As transportation activities are authorised fields of investment, this law has been particularly successful with ships. However, the home port of the ship must be in the Dom-Tom and it must be operated within the Dom-Tom region. In addition, ownership of the vessel must be retained for a period of five years from its acquisition date.

Finally, although only new assets are authorised for this type of investment, a secondhand ship is acceptable if refurbishment costs prior to being used under this law exceed the ship purchase price.

These requirements, coupled with the fact that the law will expire on December 31, 2001, are limiting factors on the number of vessels which can qualify for this type of financing.

Defunct quirat law

A recent tax-based law was adopted in July 1996 which permits investors in joint ownership of a French-flag vessel to deduct 100 per cent of the purchase price of their share in the vessel in the year of investment and to depreciate the vessel in accordance with normal depreciation rules under French law. This incentive was applicable solely to non-maritime investors, who could constitute up to eighty per cent of the joint ownership, a shipowner constituting the remaining twenty per cent. The joint ownership could then lease the vessel to the manager of the joint ownership, who received the benefits of the scheme by way of low rentals or low purchase price.

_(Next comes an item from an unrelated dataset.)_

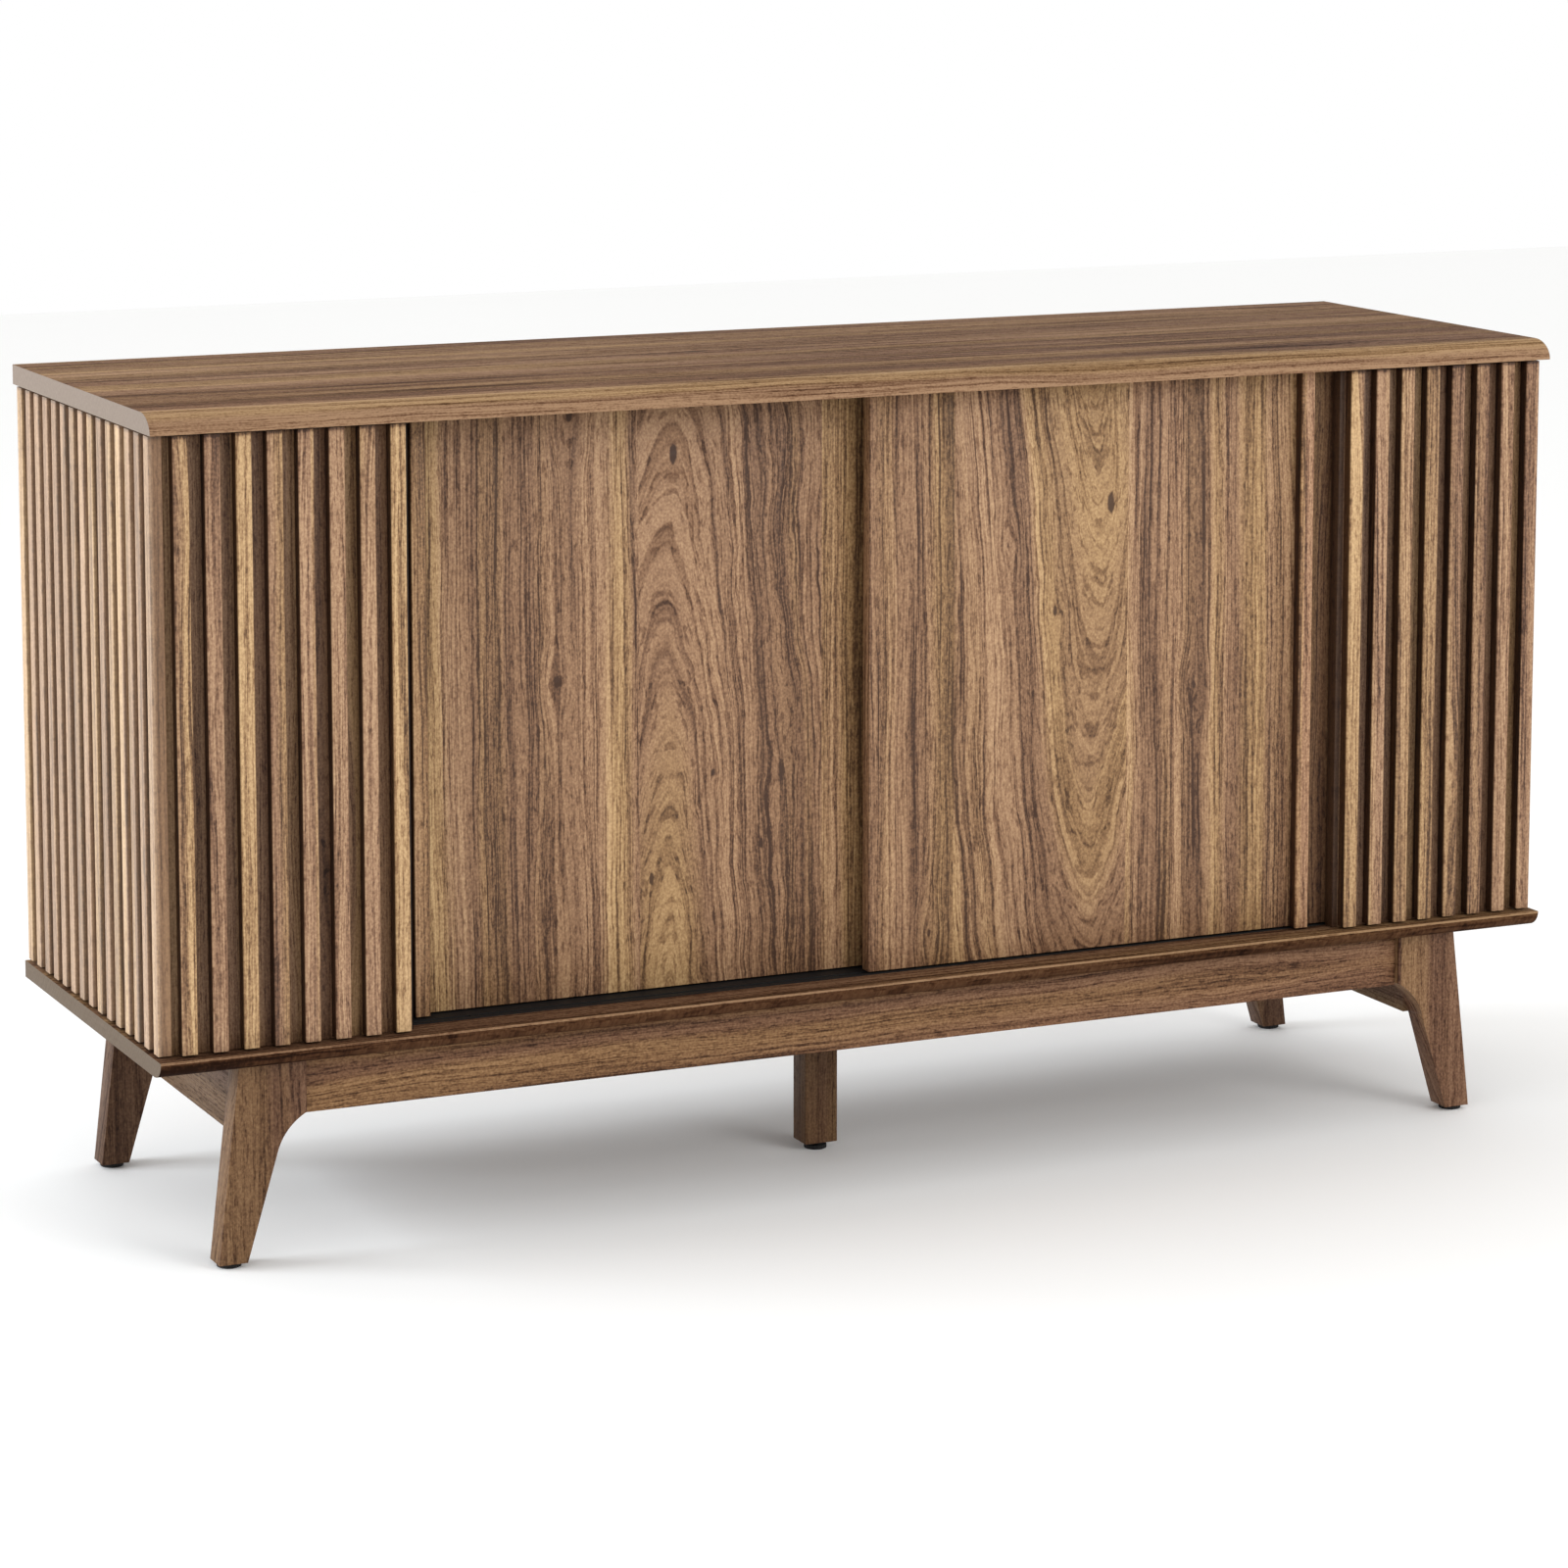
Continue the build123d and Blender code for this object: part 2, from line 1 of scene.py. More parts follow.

The effect of this law was to yield net benefits in excess of 20-25 per cent for shipowners. But the high yield was also the downfall of the law, which was repealed a year after its adoption by the French National Assembly on the basis that it was too much of a drain on French tax resources.

Leasing

In its continuing fight against budget deficits and tax loopholes, the French government in June this year adopted new rules for equipment leasing which provided for a limitation on the deductibility of depreciation by the tax-transparent entity entering into leasing transactions. These new rules intend to limit, in any given tax year, the amount of depreciations fiscally deductible from the rental amounts, net of all charges supported by the transparent owning entity. These measures would seem to limit the benefit of such transactions.

Nevertheless, an exemption from the new rules can be granted upon application for specific approval from the French tax administration. Obtaining the consent of the tax administration leads to greater benefits on leasing transactions. With respect to ships, there is an increase in the rate of depreciation to 43.75 per cent per year of the outstanding unamortised value of the vessel over a period of eight years. This increased depreciation benefit ensures that more than fifty per cent of the asset value is written down in the first two years.

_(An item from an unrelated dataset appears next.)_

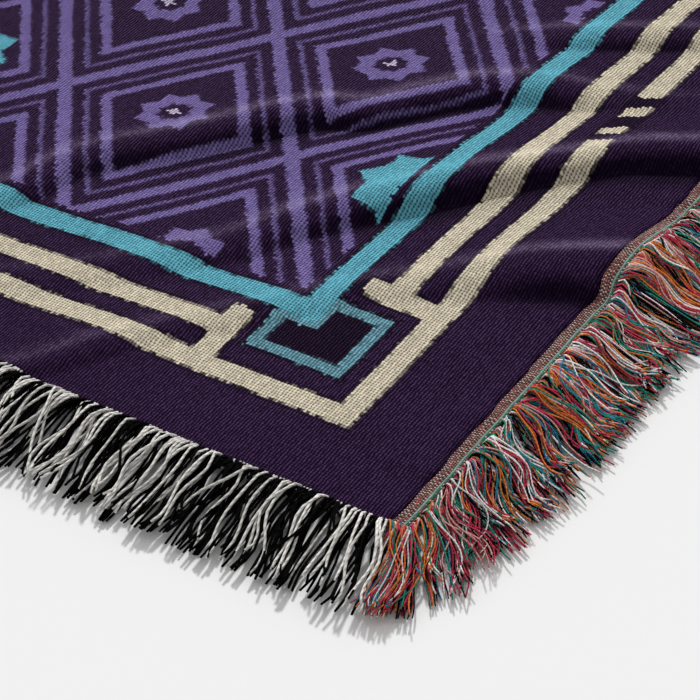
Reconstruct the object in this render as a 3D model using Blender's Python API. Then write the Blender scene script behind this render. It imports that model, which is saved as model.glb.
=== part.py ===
"""A woven tapestry throw blanket, laid out flat on a surface with soft diagonal folds across one corner.

The woven panel is one sheet. A fringe runs along each of its four sides: thick weft cords past the
two short sides, and thin warp yarns past the two long ones, which hang from a narrow woven heading.
Metres, +Z up. X runs along the short sides and Y along the long ones. The origin lies on the surface,
under the middle of the blanket. The folds of the corner at +X, -Y are the sharp ones.
"""

import math
import random
from collections import namedtuple

import bmesh
import bpy
from mathutils import Matrix, Vector

# The throw's overall size, over its fringes: 50 by 60 inches.
OVERALL_X = 1.270
OVERALL_Y = 1.524

CLOTH = 0.002  # thickness of the woven cloth
FRINGE = 0.045  # the longest fringe, from its heading to its tips
CORD_HEADING = 0.003  # the bound row that the weft cords leave
YARN_HEADING = 0.008  # the woven heading that the warp yarns leave
CLEARANCE = 0.0003  # between the panel and each heading

PANEL_X = OVERALL_X - 2 * (FRINGE + YARN_HEADING + CLEARANCE)
PANEL_Y = OVERALL_Y - 2 * (FRINGE + CORD_HEADING + CLEARANCE)
CORNER = Vector((PANEL_X / 2, -PANEL_Y / 2))

# The panel's faces: small ones near the folded corner, large ones past them.
FINE_REACH = 0.350
FINE_STEP = 0.0100
COARSE_STEP = 0.062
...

French shipowners and financiers have been presented with this approval process as a replacement for the 1996 quirat law. In order to benefit from this law, the following prerequisites must be met:-

  1. The asset subject to the approval must be a movable asset which can be depreciated on a double declining balance method over eight or more years. This first prerequisite is clearly met by merchant vessels.
  2. The lessee must be a company which operates the assets within the framework of its normal business activity and has the ability to acquire ownership of the asset during the course of the lease or at its expiry.
  3. The purchase price must correspond to a market price. Presumably, as was the case in other French tax shelter schemes, brokers' certificates will be sufficient to establish whether any given price is indeed a market price unless a clear market exists.
  4. The investment must represent a significant French economic and social interest (particularly regarding employment) submitted to the government's discretionary appreciation. This particular criteria will be the most difficult to meet. Guidelines will no doubt be issued to indicate the meaning of 'significant'. Vessels built by French yards should presumably qualify as contributing significantly to French economic and social interests. Similarly, shipowners operating from a base in France could also claim a significant contribution. The tax authority will use this criteria to ensure that transactions contain a real French connection other than a mere tax connection.
  5. The operating company must demonstrate that the asset is necessary to the continuation of its activity and that the choice of financing structure has been determined by criteria other than tax and accounting.
  6. Two-thirds of the benefits derived from the transaction must be released back to the operating company in the form of decreased rents or a lower option purchase price. The amount of the benefits resulting from tax savings must be determined prior to the date of the granting of the approval by the tax administration.
  7. The members of the tax-transparent entity acting as owner must agree to retain their share in the owner until the termination of the lease. Furthermore, these members must remain in any tax consolidation group to which they belonged and which benefited from the tax exemption.
  8. The tax -transparent owner must agree to retain the asset until the termination of the lease agreement upon the expiry of the term of lease or resulting from the transfer of the asset to the operator.

In order to further improve the yield of the transaction, the tax administration consent can also provide, at the express request of the investor, that the sale of the asset or of the shares of the tax-transparent owner be exempt from capital gains tax or recapture of depreciation under the following conditions :-

a. The sale is made to the operator of the asset, whose identity must be disclosed prior to the conclusion of the transaction.

b. Two-thirds of the asset's normal utilisation period has elapsed prior to the sale occurring. This could effectively preclude early termination possibilities on a recapture-free basis.

c. The operating company continues to operate the asset for the duration of the unexpired lease period.

With this new law, it is expected that the twenty per cent net benefit levels which had been reached under the 1996 quirat law will once more be reached. This law should once again give French financiers and shipowners a new and advantageous source of financing. French lawyers, for their part, will once again be busy assisting both parties.